Call it what you will, re-Reaganomics, Trickle-Down II, or
other words too explicit for a family column, Bush's economic
policy is simply a rehash of the supply-side debacle that
his father once referred to as "voodoo economics."
Supply-side economics was reborn on the cocktail napkin of
economist Arthur Laffer, and foisted on an unsuspecting public
in the 1980's by Ronald Reagan. But economist Jean-Baptiste
Say conceived the whole thing almost two centuries ago. Little
did he know what a maelstrom of economic dissidence he would
one day unleash. Say's Law, simply put, states that supply
creates its own demand. Put into modern application, pumping
money into corporations should create jobs, boost the economy,
create consumer confidence, and generally make everyone fat
and happy.
So, based on Say's law, the Bush-league economists have put
together a pretty simple plan. Faced with a slumping economy,
they unleash a round of tax cuts for the wealthy and breaks
for corporate behemoths.

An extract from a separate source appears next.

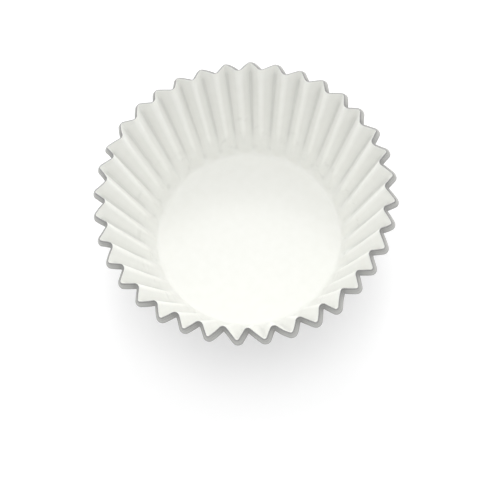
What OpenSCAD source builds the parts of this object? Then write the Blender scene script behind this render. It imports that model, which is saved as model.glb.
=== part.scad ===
// Cupcake liner: a fluted cup pressed from one round sheet of foil-backed paper.
// The origin is the centre of the base's underside, and the cup opens towards +Z.
// Its surface follows the flat sheet: each ring of the wall keeps the length that it had in the
// round blank, so the pleats start at nothing where the base ends and deepen towards the rim.

/* [Cup] */
// Diameter of the base, to the corner where base and wall would meet if that bend were sharp
base_d = 50; // [36:1:64]
// Length of the wall from that corner to the rim, along its slope
wall_len = 32; // [20:1:44]
// Lean of the wall away from upright, in degrees
flare = 20.5; // [12:0.5:30]

/* [Pleats] */
// Number of pleats round the wall
pleats = 36; // [28:1:44]
// Width of the rounded crest of each outward fold, measured at the rim
outer_crest_w = 1.0; // [0.5:0.1:1.6]
// Width of the rounded crest of each inward fold, measured at the rim
inner_crest_w = 1.6; // [1:0.1:2]

/* [Sheet] */
// Thickness of the sheet
sheet_t = 0.15; // [0.1:0.05:0.3]
// Outside radius of the bend between base and wall
heel_r = 1.5; // [1:0.1:3]

/* [Rim] */
// How far the foot of the edge band, which runs round outside the rim, lies below the rim
band_h = 1.5; // [0.8:0.1:2.6]
// How far that foot stands off the rim's outer skin, measured square to each flank
band_out = 0.9; // [0.3:0.1:1.1]

/* [Hidden] */
liner_colour = [0.88, 0.89, 0.88];
degrees = 180 / PI;

// Steps round the bend, and up the wall, closer together near the base, where the pleats start
heel_steps = 2;
wall_steps = 4;

// No crest gets narrower than this angle on each side of its middle
least_crest = 0.1;

// The bend turns the sheet from flat to the slope of the wall, and takes this much off both
turn = 90 - flare;
heel_cut = heel_r * tan(turn / 2);
heel_end_r = base_d / 2 - heel_cut + heel_r * sin(turn);
heel_end_z = heel_r * (1 - cos(turn));

// Climbs, the distances up the wall from the end of the bend. The band's underside is square to the wall.
rim_climb = wall_len - heel_cut;
band_climb = rim_climb - band_h * cos(flare);

// Radius of the smooth cone that the pleats zigzag about
function wall_r(climb) = heel_end_r + climb * sin(flare);

// Slope of the pleats' flanks. Its cosine is the cone's girth over the girth of the flat blank.
function flank_slope(climb) = acos(wall_r(climb) / (heel_end_r + climb));

// Angle between the middle of a fold and the edge of its rounded crest, the same all the way up
function crest_angle(outward) =
    (outward > 0 ? outer_crest_w : inner_crest_w) / 2 / wall_r(rim_climb) * degrees;

// How far a fold stands off the cone, at its middle (side 0) or at an edge of its crest (side -1 or 1).
// A sharp fold would stand half_pitch * tan(slope) / 2 off it, and the round crest cuts its tip away.
function fold_height(climb, outward, side) =
    let (
        slope = flank_slope(climb),
        half_pitch = PI * wall_r(climb) / pleats,
        half_crest = wall_r(climb) * crest_angle(outward) / degrees,
        crest_rise = side == 0 ? tan(slope / 2) : 0
    )
    half_pitch * tan(slope) / 2 - half_crest * (tan(slope) - crest_rise);

// A place on the profile of the smooth cup: radius, height, lean of the surface from flat, and the
// climb whose pleats it has
function heel_place(angle) = [
    base_d / 2 - heel_cut + heel_r * sin(angle),
    heel_r * (1 - cos(angle)),
    angle,
    0
];
function wall_place(climb) = [
    wall_r(climb),
    heel_end_z + climb * cos(flare),
    turn,
    climb
];

// One point of a ring, given how far it lies off the smooth cup and its angle round the axis
function ring_point(place, off, angle) =
    let (radius = place[0] + off * sin(place[2]))
    [radius * cos(angle), radius * sin(angle), place[1] - off * cos(place[2])];

// A ring of points on the sheet, three to a fold. Even folds point outward and odd ones inward.
// Depth is how far it lies inside the outer skin, or outside it when it is negative, measured square
// to each flank, so that a layer keeps its thickness round the folds.
function ring(place, depth) = [
    for (fold = [0 : 2 * pleats - 1])
    for (side = [-1 : 1])
    let (
        outward = fold % 2 == 0 ? 1 : -1,
        slope = flank_slope(place[3]),
        crest_slope = slope / 2,
        tilt = side == 0 ? 0 : (slope + crest_slope) / 2,
        half_bend = side == 0 ? crest_slope : (slope - crest_slope) / 2,
        mitre = depth / cos(half_bend),
        off = outward * fold_height(place[3], outward, side) - mitre * cos(tilt),
        narrower = outward * mitre * sin(tilt) / place[0] * degrees,
        half_angle = max(crest_angle(outward) - narrower, least_crest)
    )
    ring_point(place, off, fold * 180 / pleats + side * half_angle)
];

// Places from the edge of the flat base, round the bend and up the wall to a climb
function places_up_to(climb) = concat(
    [for (i = [0 : heel_steps]) heel_place(turn * i / heel_steps)],
    [for (i = [1 : wall_steps]) wall_place(climb * pow(i / wall_steps, 2))]
);

function reversed(list) = [for (i = [len(list) - 1 : -1 : 0]) list[i]];

// The sheet as rings: up the outside, round the edge band and over the rim, and down the inside
module liner() {
    places = places_up_to(band_climb);
    rim = wall_place(rim_climb);
    foot = [rim[0], rim[1] - band_h, turn, rim_climb];
    outside = [for (place = places) ring(place, 0)];
    band_foot = ring(foot, -band_out);
    rim_outside = ring(rim, 0);
    rim_inside = ring(rim, sheet_t);
    inside = reversed([for (place = places) ring(place, sheet_t)]);
    rings = concat(outside, [band_foot, rim_outside, rim_inside], inside);

    count = len(rim_outside);
    last = (len(rings) - 1) * count;
    strips = [
        for (i = [0 : len(rings) - 2])
        for (j = [0 : count - 1])
        let (
            here = i * count,
            next = (j + 1) % count
        )
        for (face = [
            [here + j, here + count + j, here + next],
            [here + next, here + count + j, here + count + next]
        ])
        face
    ];
    underside = [for (j = [0 : count - 1]) j];
    floor_inside = [for (j = [count - 1 : -1 : 0]) last + j];
    color(liner_colour)
    polyhedron(
        points = [for (loop = rings) for (point = loop) point],
        faces = concat([underside], strips, [floor_inside])
    );
}

liner();
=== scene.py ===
"""A cupcake liner, white paper inside and silver foil outside, standing on a plain white floor."""
import math

import bpy
import numpy as np
from mathutils import Matrix, Vector


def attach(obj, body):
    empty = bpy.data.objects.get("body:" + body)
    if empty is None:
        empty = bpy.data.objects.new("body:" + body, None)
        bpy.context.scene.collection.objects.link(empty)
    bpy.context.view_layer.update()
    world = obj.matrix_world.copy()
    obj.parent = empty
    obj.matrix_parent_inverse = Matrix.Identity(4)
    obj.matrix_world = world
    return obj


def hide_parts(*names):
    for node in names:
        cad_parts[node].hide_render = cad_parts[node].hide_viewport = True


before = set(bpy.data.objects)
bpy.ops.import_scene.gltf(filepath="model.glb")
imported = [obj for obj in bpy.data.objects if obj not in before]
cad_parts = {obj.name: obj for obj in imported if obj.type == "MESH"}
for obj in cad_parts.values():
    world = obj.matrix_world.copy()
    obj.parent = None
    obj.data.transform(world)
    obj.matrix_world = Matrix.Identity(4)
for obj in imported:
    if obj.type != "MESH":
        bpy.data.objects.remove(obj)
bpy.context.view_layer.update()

MM = 0.001

# The liner's dimensions, as in its source
BASE_R = 25 * MM
WALL_LEN = 32 * MM
FLARE = math.radians(20.5)
PLEATS = 36
OUTER_CREST = 1.0 * MM
INNER_CREST = 1.6 * MM
SHEET_T = 0.15 * MM
HEEL_R = 1.5 * MM
BAND_H = 1.5 * MM
BAND_OUT = 0.9 * MM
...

The theory behind this policy assumes
that money siphoned to corporations and the wealthy will seep
down and eventually fertilize the economy at all levels. The
burden of the economic compost will rest squarely on the shoulders
of the poor, where the Republicans like it, and on the shoulders
of the shrinking middle class, where they like it even better.
There are numerous problems with Mr. Say's theory, however.
First, it doesn't seem to be particularly well suited to the
American economy, or for that manner any industrialized economy.
Many economists believe that Say's Law only works in economic
systems still based on the barter system. By extension then,
supply-side economics would be the answer to all of our problems
is we paid for our clothes with wheat, or our intercontinental
ballistic missiles with live chickens, or whatever. So apparently,
President Bush has given us an economic theory that would
be perfect, if we didn't have all that pesky legal tender
sitting around.
One of the most famous economists of the 20th century, John
Maynard Keynes, did a fine job of not only disproving Say's
Law, but in the process, entirely rewriting it. According
to Keynes, the exact opposite of Say's Law is true; demand
creates its own supply. Following Keynes' logic, which seems
to make a bit more sense, then a government that wants to
counter or stave off an economic recession should pump more
money into the demand segment of the economy, meaning the
middle class, who represent the largest number of spenders
in America.
But, let's give the Bush-league economists the benefit of
a doubt on that one, and move on to another slight problem
with supply-side economics. Say's Law has never really been
proven. Think about that for just a moment. The President's
economic team is willing to risk your economic future, and
the prosperity of our nation on a theory that experts accept
as fact, although there isn't exactly a preponderance of empirical
evidence to prove it. Remember, many experts accepted it as
fact that the earth was flat until it was proven otherwise
by empirical evidence.
Proponents of the Bush plan would argue that a plan based
on this theory is a long-term policy investment, and it is
probable that the legacy of a full implementation of supply-side
economic theory would not be known for generations. True enough,
but can our economy wait years before it returns to an acceptable
level of employment? Can we wait a few generations for the
markets to return to Clinton-era levels of production and
investor confidence?
Of course not. Supply-side economics, while an interesting
theory, is just that, a theory. Our economy needs a solution
now, and fortunately there are many options available. Of
course, none of them appeal to the White House, since they
tend to leave wealthy corporate and private donors out in
the cold, while providing assistance to the citizens who really
need it, namely the other 99% of us.
The theory behind Say's Law has not, and probably never will
be, proven. But if the theory remains a mystery, the realities
of supply-side economics have been demonstrated all too well.
One need only look at unemployment rates from the majority
of the Reagan years to see the awful effects of the Laffer
curve on American jobs.
So what have the team of Bush-league economists given us
exactly? A new round of tax cuts for the wealthy and the corporate
behemoths, based on a theory that hasn't been proven, that
probably won't work in our economy, and even if it does, won't
show any effects until well after most of us are broke and
homeless. The time has come for new solutions to our economic
crisis. Americans are tired of the same old song.